Оценивая масштабы ненависти общества к Сперанскому, его биограф М. А. Корф заметил, что в свое время русские, возможно, ненавидели поляка Чарторыйского (исполняющего обязанности министра иностранных дел Александра I), как впоследствии они, возможно, ненавидели и немца Канкрина (министра финансов в царствование Николая I), но ни один не был объектом их ненависти так горько и открыто, как их русский коллега — Сперанский[501]
. Некоторых даже удивила снисходительность царя, не казнившего «этого преступного предателя». Петербургский почтмейстер К. Я. Булгаков, например, выразил свое недоверие в возмущенной дневниковой записи: «Как не сделать примерного наказания, — Сперанского не повесить! О, изверг! Чудовище! Неблагодарная, подлая тварь! Ты не был достоин звания российского дворянина! Оттого-то ты и гнал их!» Согласно одному из предположений, Сперанскому удалось избежать казни только благодаря незамедлительному вмешательству доверенного лица Александра I, профессора Дерптского университета Г. Ф. Паррота, который посоветовал царю не забывать, что Сперанского ненавидят за то, что сам государь его слишком высоко поднял[502].По мнению хорошо осведомленного Д. П. Рунича, сменившего С. С. Уварова на посту директора Санкт-Петербургского учебного округа с 1821 по 1826 год, падение Сперанского было спровоцировано широким заговором противников реализации конституционных замыслов Александра I в отношении России. Им руководили изнутри императорской семьи мать царя, вдовствующая императрица Мария Федоровна и его любимая сестра, великая княгиня Екатерина Павловна, а также граф А. О. Армфельд, граф Ростопчин и А. Д. Балашов, министр полиции. Рунич утверждает, что Александра I заставили принести в жертву Сперанского, хотя он знал, что тот невиновен в выдвинутых против него обвинениях[503]

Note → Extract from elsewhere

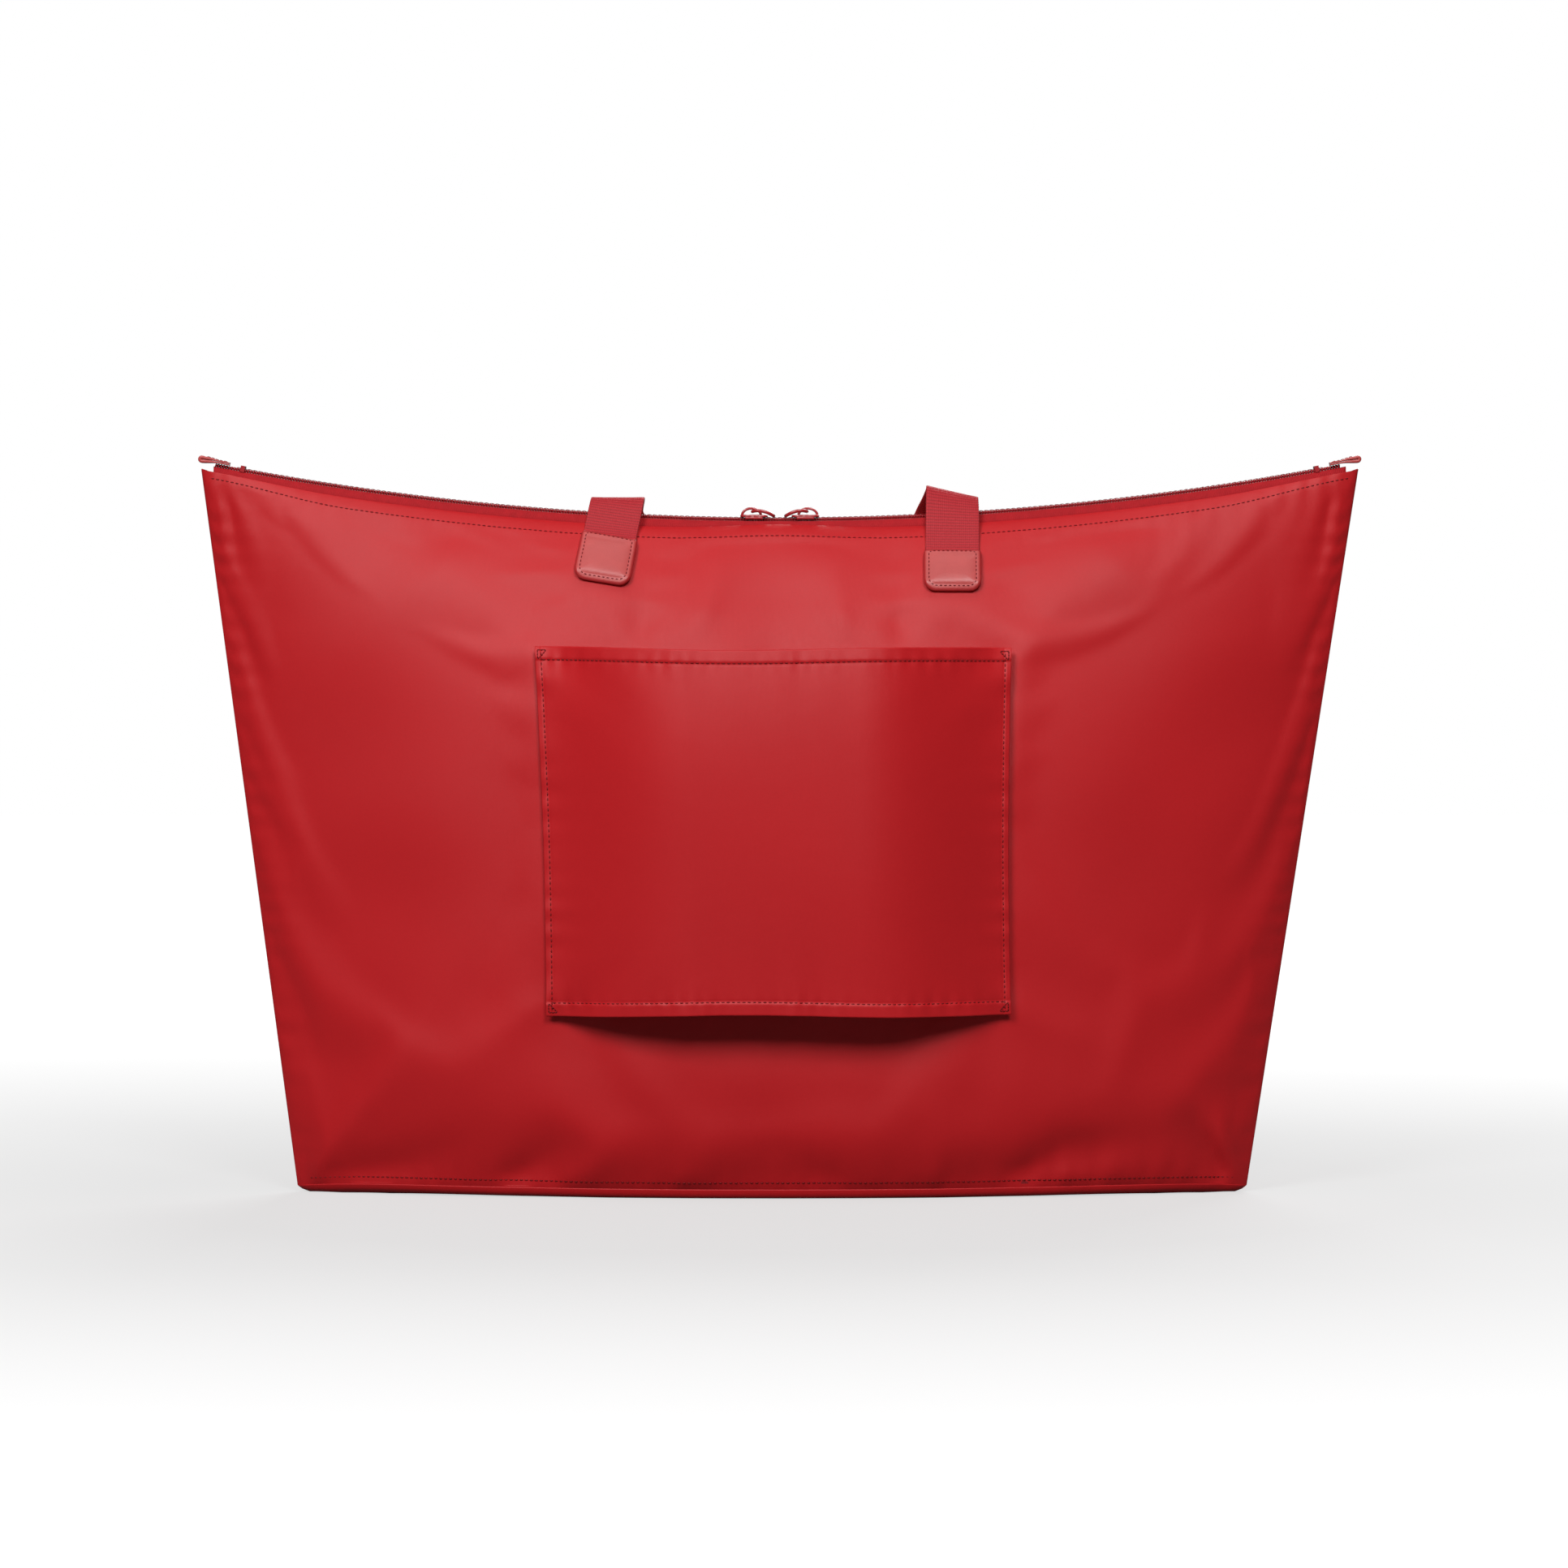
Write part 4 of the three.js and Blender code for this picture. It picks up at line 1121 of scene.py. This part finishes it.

. Царь явно чувствовал себя обязанным сделать это, чтобы сдержать растущее недовольство, по поводу которого он получал тревожные сообщения, и потому, что с растущей угрозой безопасности Российской империи в лице Наполеона он отчаянно нуждался в безраздельной лояльности и поддержке дворян.На смену Сперанскому пришел видный петербургский консерватор А. С. Шишков. Это было еще одним свидетельством перехода к реакционным политическим настроениям накануне вторжения Наполеона. Внезапная опала Сперанского вызвала переполох даже в Дворянском пансионе при Московском университете, где в то время учился М. А. Дмитриев. Он отметил, что среди его одноклассников преобладало мнение, что Сперанский был предателем и перешел на сторону Наполеона[504]

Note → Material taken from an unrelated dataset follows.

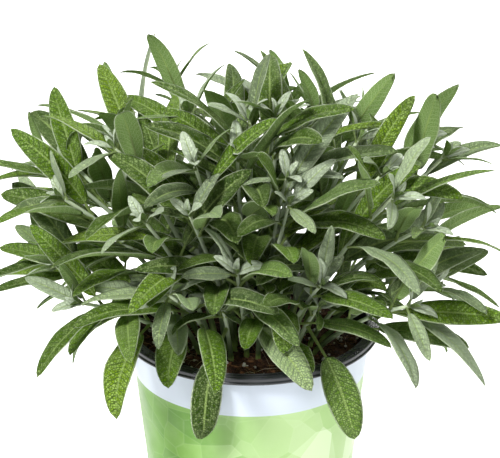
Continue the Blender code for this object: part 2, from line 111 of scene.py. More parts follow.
# %% [markdown]
# ## Helpers for modelling by hand
# An operator works on all that is selected, so everything is deselected first. A turned
# piece starts from one circle, and each new ring is the last one extruded, lifted and
# scaled, as a potter draws up a wall.

# %% Modelling helpers
ORIGIN = (0, 0, 0)


def deselect():
    """Leaves edit mode and selects nothing."""
    if bpy.context.mode != "OBJECT":
        bpy.ops.object.mode_set(mode="OBJECT")
    bpy.ops.object.select_all(action="DESELECT")


def edit(piece):
    """Opens one piece in edit mode with nothing in it selected."""
    deselect()
    piece.select_set(True)
    bpy.context.view_layer.objects.active = piece
    bpy.ops.object.mode_set(mode="EDIT")
    bpy.ops.mesh.select_all(action="DESELECT")


def select_points(piece, chosen):
    """Selects, in edit mode, the vertices that chosen(co) picks."""
    bpy.ops.mesh.select_all(action="DESELECT")
    bpy.ops.object.mode_set(mode="OBJECT")
    for vertex in piece.data.vertices:
        vertex.select = bool(chosen(vertex.co))
    bpy.ops.object.mode_set(mode="EDIT")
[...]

. Одним из свидетелей изгнания Сперанского из Петербурга 17 марта 1812 года был декабрист А. Н. Муравьев, который через несколько дней сам покинул столицу, отправившись со своим полком в Вильно. Муравьев очень симпатизировал Сперанскому, считая его воплощением грядущих реформ. Сперанский считал свое падение результатом недоброжелательности и зависти невежественных придворных и почти всей знати. Для Муравьева судьба Сперанского подчеркнула бессильное и шаткое положение реформаторских правительственных чиновников при Александре I[505].Однако непоследовательность и непредсказуемость Александра I дополнительно иллюстрируются отзывом из ссылки и помилованием Сперанского в 1816 году и назначением его губернатором Пензенской губернии. Объяснение этого шага Александром I в его личном рескрипте от 30 августа того же года заключалось в том, что, «внимательно и строго» повторно изучив дело, четыре года спустя он не смог найти «убедительных причин к подозрениям»![506]

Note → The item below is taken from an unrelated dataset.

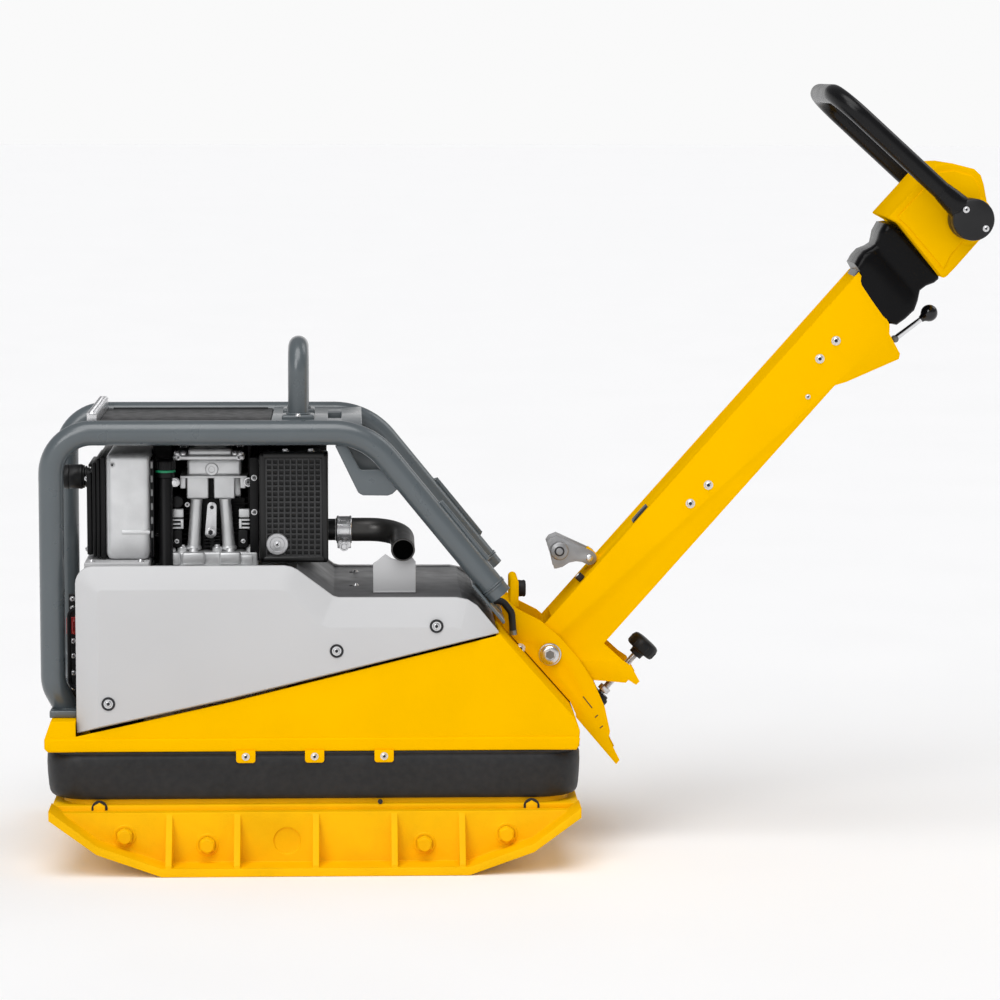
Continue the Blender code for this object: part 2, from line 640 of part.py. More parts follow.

Затем в 1819 году Сперанский был назначен губернатором Сибири вместо опального И. Б. Пестеля. Всего через два года его отозвали в Санкт-Петербург и назначили членом Государственного совета. Хотя Николай I назначил его главой Второго отделения Личной канцелярии Его Императорского Величества, которая отвечала за кодификацию законов, Сперанский так и не восстановил свое прежнее положение в государственных кругах. Его влияние на Александра I также фактически потерпело крах: царь принимал его всего три раза в 1823 году, но ни разу в течение оставшихся двух лет своего правления[507].В качестве поразительного эха жалоб Александра I на бесполезность стольких людей на государственной службе барон М. А. Корф, сотрудничавший со Сперанским над амбициозным проектом кодификации в 1833 году, вспоминал о разочаровании последнего, свидетельствовавшем о том, что работа продвигалась мучительно медленно: «Ему [Сперанскому], для осуществления обширных его планов, необходимы были руки, а в комиссии законов их не оказывалось, потому что не только почти никто из ея чиновников ничего не делал, но немногие из них и способны что-нибудь делать»[508]
.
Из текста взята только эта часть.